При этом приводится ссылка на Токвиля в доказательство того, что даже власть русского царя (которую писатели прогрессивного направления во Франции без обиняков отождествляют с тиранией) все же основана на согласии и сочувствии русской нации.

«А раз общественное мнение и согласие граждан подчиняться власти есть главное основание суверенитета, то лучше, —говорит Эсмэн, — перенести на самое население те права, которые государь получает только благодаря симпатиям этого населения; так как этим путем совершается гармоничное сочетание власти с ее источником»17.

Глубокий недостаток этой аргументации, в чем она действительно родственна французским идеологам эпохи первой революции, — это ее беспочвенная умозрительность. Нам подносится нечто вроде теоремы, построенной на отвлеченных данных чистого разума, без отношения к какому-либо государству или народу.

То, что бесподобно хорошо в математике, никуда не годится для правильного понимания человеческих учреждений и в особенности для внушения полезных и мудрых действий в практической жизни народов. Посмотрим первую посылку: «Государственная власть существует только для пользы всех членов нации».

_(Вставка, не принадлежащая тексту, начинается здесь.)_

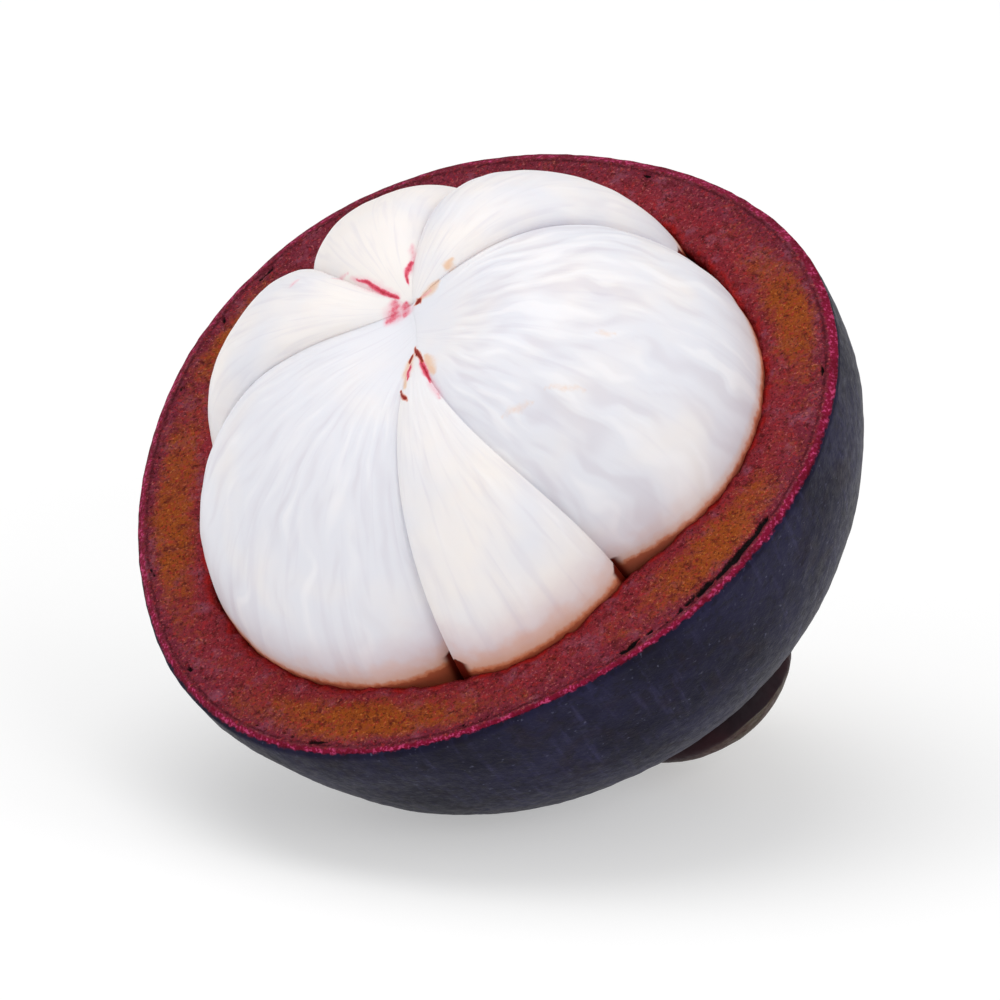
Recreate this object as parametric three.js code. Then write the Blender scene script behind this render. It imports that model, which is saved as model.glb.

Эсмэн совершенно забывает, что эта формула верна только в тесном общении однородного и небольшого государственного тела. Она не может устоять при разнородности и обширности государств, где заметны следы недавних завоеваний или борьба непримиримых по существу антагонизмов. Неужели государственная власть Англии должна безусловно проникнуться велениями индусов или маорийцев в такой же мере, как английским народным гением? Франция должна отказаться от всего, что не отвечает воле ее кабилов в Алжире? Россия не может и не вправе проявлять государственную властную жизнь, не подчинив ее целиком всем велениям 70 «языков» Кавказа или (будем же логичны до конца) всех вымирающих инородцев Восточной Сибири?

Что сказали бы главные государственные творцы в прошлом Франции, если бы им обрезали крылья по рецепту современного парижского профессора? Ришелье не посмел бы подавить междоусобицу, опиравшуюся на англичан в Ля-Рошели; конвент не решился бы укротить Вандею. Да и самое собирание земель и уделов вокруг парижских королей уже было издавна сплошным нарушением основного положения Эсмэна, коим определяется законность государственной власти. О нас, варварах, и говорить нечего. Разве на таких началах мыслимо было бы «собирание земли Русской»? Не говоря даже о выступлении России из строгих пределов урочищ и областей, исключительно заселенных русским племенем. Всякий шаг к образованию обширных государств идет вразрез с формулою господина Эсмэна. И благо был бы с его стороны только упрек: «Не сметь завоевывать слабых народов! Ибо вынувший меч — от меча и погибнет!» Это было бы еще понятно. Но нет, нам, народам — основателям пестрых империй — не упрек бросает господин Эсмэн, а дается закон нашего государственного быта: нет власти, которая не была бы для всех и ради всех. Это неверно, оно опровергается простым воззрением на действительность.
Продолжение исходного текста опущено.